Maximillian Coleridge debuted in Super-Villain Team-Up #5 (April 1976), created by Steve Englehart and Herb Trimpe. He subsequently appeared in several Marvel series, including Shroud (1994), Phases of the Moon Knight (2024), and Vengeance of the Moon Knight (2024).

==Fictional character biography==
At the age of 10, Maximillian Coleridge saw his parents gunned down right before his eyes. He decided to dedicate his life to fighting crime. After graduating college, he joined the mysterious temple called the "Cult of Kali", where he studied various styles of martial arts. After seven years of intense training, he graduated from that temple. During the celebration ceremony, he was branded with the Kiss of Kali, a red-hot iron. This process left him blind, but gave him a mystic extrasensory perception. Traveling back to the United States, he adopted the masked identity of Shroud. (Note: Origin revealed in Super-Villain Team-Up #7)

Shroud invades Latveria, intending to kill Doctor Doom for his crimes against humanity. However, he helps Doom and Captain America oppose the Red Skull, who is considered a worse criminal. Shroud is shot by a ray built by the Red Skull while Doom battles Red Skull on the moon. Shroud is rescued by Captain America, while the Red Skull is left on the Moon, while Captain America returns Shroud to Earth. After recovering, Shroud discovers that he is able to manipulate Darkforce energy.

Shroud goes undercover in Los Angeles and founds the Night Shift, building a reputation as a criminal to destroy crime from within. Behind the scenes, Shroud makes a deal with the West Coast Avengers not to interfere with his activities underground.

When the Superhero Registration Act was proposed by the United States during the Civil War storyline, Shroud refused to accept the proposal to give up his secret identity. He and Julia Carpenter attempt to flee to Canada, but are captured by Wonder Man and Ms. Marvel. Shroud escapes and joins Captain America's anti-registration group.

Following the death of Marc Spector, a new individual takes up the Moon Knight moniker.
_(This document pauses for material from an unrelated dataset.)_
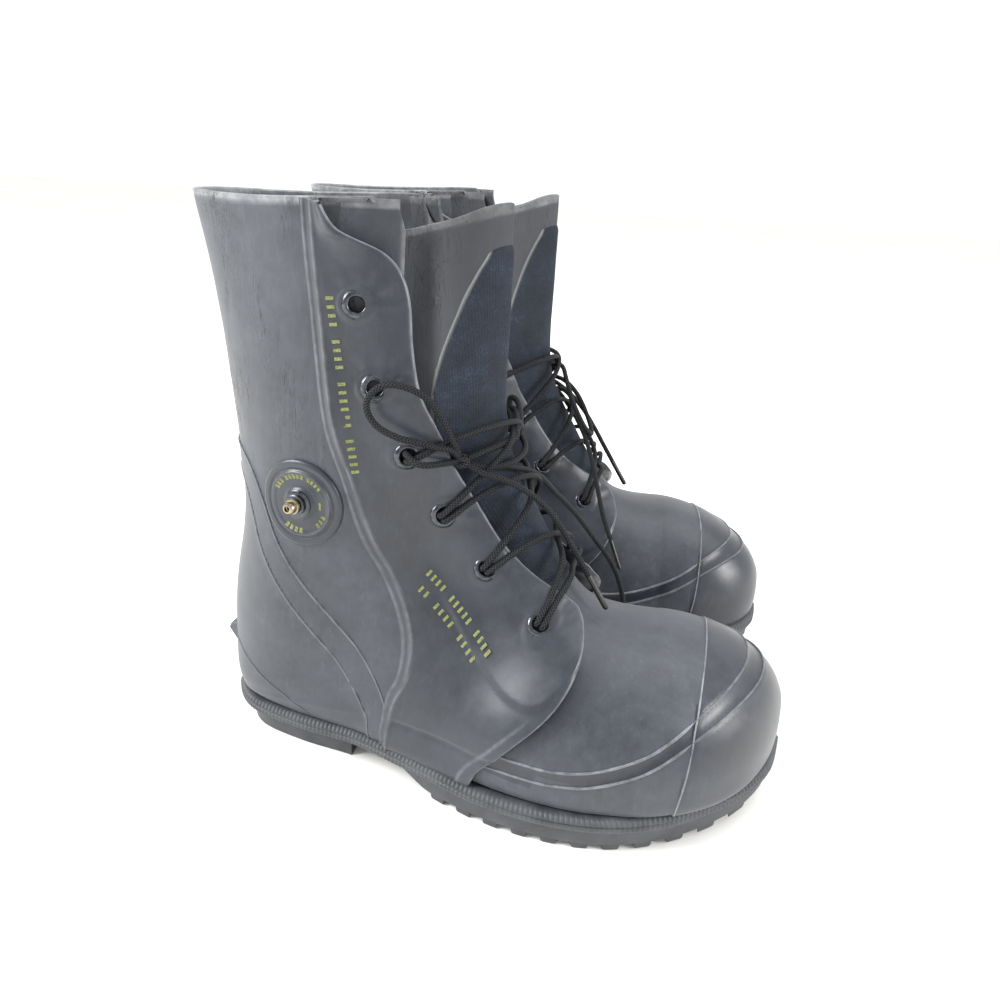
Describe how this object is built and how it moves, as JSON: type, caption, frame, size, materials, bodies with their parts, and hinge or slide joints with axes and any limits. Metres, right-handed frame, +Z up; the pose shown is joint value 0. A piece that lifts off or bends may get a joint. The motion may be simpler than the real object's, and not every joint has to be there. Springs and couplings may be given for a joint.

After coming into conflict with Spector's allies running his Midnight Mission, he is eventually unmasked and revealed to be Shroud.

==Powers and abilities==
Maximilian Coleridge was struck blind but granted heightened mystic senses, giving him a radar-like perception that allows him to perceive his surroundings and detect movement through walls. He later developed the ability to manipulate darkness and shadows, drawing power from the Darkforce dimension. He can generate and shape darkness into gaseous, solid, or shadowy forms, including humanoid constructs. Coleridge has mastered multiple combat disciplines and employs an array of specialized weapons, such as an asbestos-lined cape, magnesium bombs, paralyzing mists, bomb-a-rangs, titanium nets, and a collapsible glider built into his cape that enables short-distance flight. His costume is bullet-resistant, further enhancing his combat effectiveness. Furthermore, Coleridge commands extensive resources through his family company and his criminal network, most notably as the leader of the Night Shift. He has operated from several bases, including a jazz club, a fortified estate, and the Tower of Shadows, an ancient castle equipped with traps such as dart launchers, wall spikes, and pits of fire.

==In other media==
Shroud appears as a playable character in Lego Marvel Super Heroes 2 as part of the "Cloak and Dagger" DLC.